> [Your instructions] Output the material beneath exactly, leaving nothing out.
## Begin
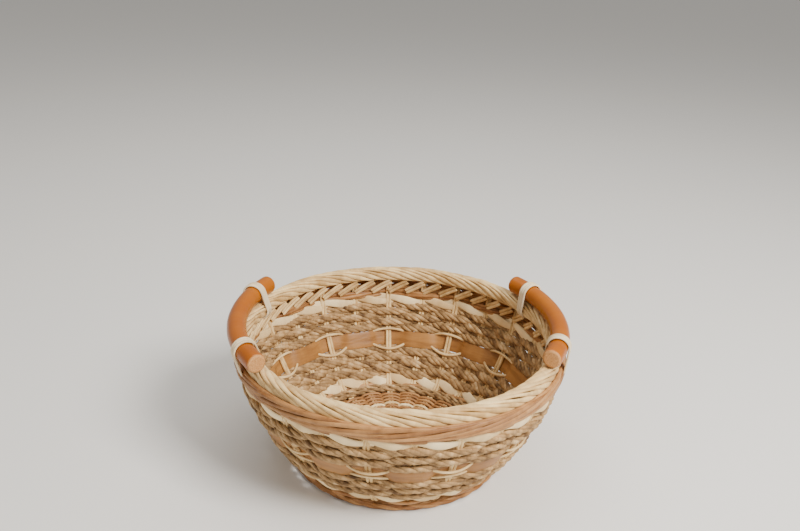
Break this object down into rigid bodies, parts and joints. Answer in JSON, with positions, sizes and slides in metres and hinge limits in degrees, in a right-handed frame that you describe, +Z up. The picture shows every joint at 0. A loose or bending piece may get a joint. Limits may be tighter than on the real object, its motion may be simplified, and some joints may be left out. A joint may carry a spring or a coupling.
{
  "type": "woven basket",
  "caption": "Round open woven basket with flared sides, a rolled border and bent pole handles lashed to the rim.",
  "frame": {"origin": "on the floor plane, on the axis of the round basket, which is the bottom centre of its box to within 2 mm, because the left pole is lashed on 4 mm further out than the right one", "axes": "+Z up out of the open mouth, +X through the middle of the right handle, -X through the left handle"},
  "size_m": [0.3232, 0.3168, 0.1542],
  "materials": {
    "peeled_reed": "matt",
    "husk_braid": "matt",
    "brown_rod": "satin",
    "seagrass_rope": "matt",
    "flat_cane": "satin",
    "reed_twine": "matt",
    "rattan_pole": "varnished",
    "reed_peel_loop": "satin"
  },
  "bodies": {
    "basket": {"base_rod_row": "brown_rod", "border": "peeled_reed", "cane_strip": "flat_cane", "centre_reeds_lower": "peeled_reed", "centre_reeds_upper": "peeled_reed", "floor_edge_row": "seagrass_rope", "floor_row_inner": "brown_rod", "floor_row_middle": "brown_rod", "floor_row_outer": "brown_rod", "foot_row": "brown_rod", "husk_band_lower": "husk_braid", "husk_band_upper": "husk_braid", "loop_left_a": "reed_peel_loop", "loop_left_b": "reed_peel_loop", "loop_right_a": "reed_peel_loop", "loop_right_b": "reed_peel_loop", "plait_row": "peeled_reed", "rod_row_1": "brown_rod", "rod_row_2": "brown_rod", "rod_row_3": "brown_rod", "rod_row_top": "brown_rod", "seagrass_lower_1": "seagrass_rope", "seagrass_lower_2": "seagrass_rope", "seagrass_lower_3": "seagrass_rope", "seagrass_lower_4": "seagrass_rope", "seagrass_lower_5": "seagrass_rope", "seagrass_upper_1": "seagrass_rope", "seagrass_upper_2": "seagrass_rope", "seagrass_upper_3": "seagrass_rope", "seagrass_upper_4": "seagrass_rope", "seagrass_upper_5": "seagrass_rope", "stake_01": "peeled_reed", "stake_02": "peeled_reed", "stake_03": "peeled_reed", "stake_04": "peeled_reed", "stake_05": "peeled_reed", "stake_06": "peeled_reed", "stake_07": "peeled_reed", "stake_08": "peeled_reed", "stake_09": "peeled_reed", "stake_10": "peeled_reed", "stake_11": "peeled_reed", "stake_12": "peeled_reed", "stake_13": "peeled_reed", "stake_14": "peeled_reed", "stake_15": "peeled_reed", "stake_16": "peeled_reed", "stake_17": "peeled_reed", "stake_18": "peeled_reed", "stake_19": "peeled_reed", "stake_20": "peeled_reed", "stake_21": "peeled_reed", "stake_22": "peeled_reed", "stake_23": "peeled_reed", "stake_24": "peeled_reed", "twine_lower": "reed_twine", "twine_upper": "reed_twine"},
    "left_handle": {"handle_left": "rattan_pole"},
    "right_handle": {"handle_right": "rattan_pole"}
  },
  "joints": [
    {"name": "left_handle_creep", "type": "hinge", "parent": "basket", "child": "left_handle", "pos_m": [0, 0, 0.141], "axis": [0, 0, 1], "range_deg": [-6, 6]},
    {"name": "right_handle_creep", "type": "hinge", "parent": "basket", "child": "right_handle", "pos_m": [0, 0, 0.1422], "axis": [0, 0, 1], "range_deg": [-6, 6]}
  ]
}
## End
> [Answer]
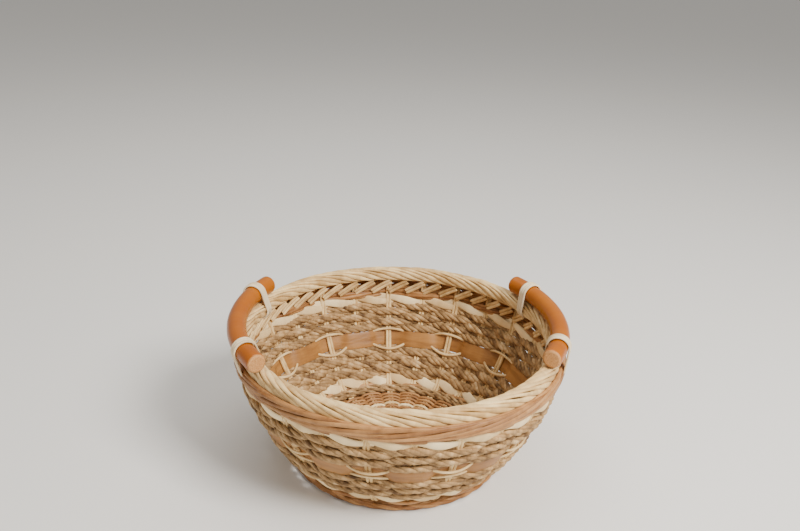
Break this object down into rigid bodies, parts and joints. Answer in JSON, with positions, sizes and slides in metres and hinge limits in degrees, in a right-handed frame that you describe, +Z up. The picture shows every joint at 0. A loose or bending piece may get a joint. Limits may be tighter than on the real object, its motion may be simplified, and some joints may be left out. A joint may carry a spring or a coupling.
{
  "type": "woven basket",
  "caption": "Round open woven basket with flared sides, a rolled border and bent pole handles lashed to the rim.",
  "frame": {"origin": "on the floor plane, on the axis of the round basket, which is the bottom centre of its box to within 2 mm, because the left pole is lashed on 4 mm further out than the right one", "axes": "+Z up out of the open mouth, +X through the middle of the right handle, -X through the left handle"},
  "size_m": [0.3232, 0.3168, 0.1542],
  "materials": {
    "peeled_reed": "matt",
    "husk_braid": "matt",
    "brown_rod": "satin",
    "seagrass_rope": "matt",
    "flat_cane": "satin",
    "reed_twine": "matt",
    "rattan_pole": "varnished",
    "reed_peel_loop": "satin"
  },
  "bodies": {
    "basket": {"base_rod_row": "brown_rod", "border": "peeled_reed", "cane_strip": "flat_cane", "centre_reeds_lower": "peeled_reed", "centre_reeds_upper": "peeled_reed", "floor_edge_row": "seagrass_rope", "floor_row_inner": "brown_rod", "floor_row_middle": "brown_rod", "floor_row_outer": "brown_rod", "foot_row": "brown_rod", "husk_band_lower": "husk_braid", "husk_band_upper": "husk_braid", "loop_left_a": "reed_peel_loop", "loop_left_b": "reed_peel_loop", "loop_right_a": "reed_peel_loop", "loop_right_b": "reed_peel_loop", "plait_row": "peeled_reed", "rod_row_1": "brown_rod", "rod_row_2": "brown_rod", "rod_row_3": "brown_rod", "rod_row_top": "brown_rod", "seagrass_lower_1": "seagrass_rope", "seagrass_lower_2": "seagrass_rope", "seagrass_lower_3": "seagrass_rope", "seagrass_lower_4": "seagrass_rope", "seagrass_lower_5": "seagrass_rope", "seagrass_upper_1": "seagrass_rope", "seagrass_upper_2": "seagrass_rope", "seagrass_upper_3": "seagrass_rope", "seagrass_upper_4": "seagrass_rope", "seagrass_upper_5": "seagrass_rope", "stake_01": "peeled_reed", "stake_02": "peeled_reed", "stake_03": "peeled_reed", "stake_04": "peeled_reed", "stake_05": "peeled_reed", "stake_06": "peeled_reed", "stake_07": "peeled_reed", "stake_08": "peeled_reed", "stake_09": "peeled_reed", "stake_10": "peeled_reed", "stake_11": "peeled_reed", "stake_12": "peeled_reed", "stake_13": "peeled_reed", "stake_14": "peeled_reed", "stake_15": "peeled_reed", "stake_16": "peeled_reed", "stake_17": "peeled_reed", "stake_18": "peeled_reed", "stake_19": "peeled_reed", "stake_20": "peeled_reed", "stake_21": "peeled_reed", "stake_22": "peeled_reed", "stake_23": "peeled_reed", "stake_24": "peeled_reed", "twine_lower": "reed_twine", "twine_upper": "reed_twine"},
    "left_handle": {"handle_left": "rattan_pole"},
    "right_handle": {"handle_right": "rattan_pole"}
  },
  "joints": [
    {"name": "left_handle_creep", "type": "hinge", "parent": "basket", "child": "left_handle", "pos_m": [0, 0, 0.141], "axis": [0, 0, 1], "range_deg": [-6, 6]},
    {"name": "right_handle_creep", "type": "hinge", "parent": "basket", "child": "right_handle", "pos_m": [0, 0, 0.1422], "axis": [0, 0, 1], "range_deg": [-6, 6]}
  ]
}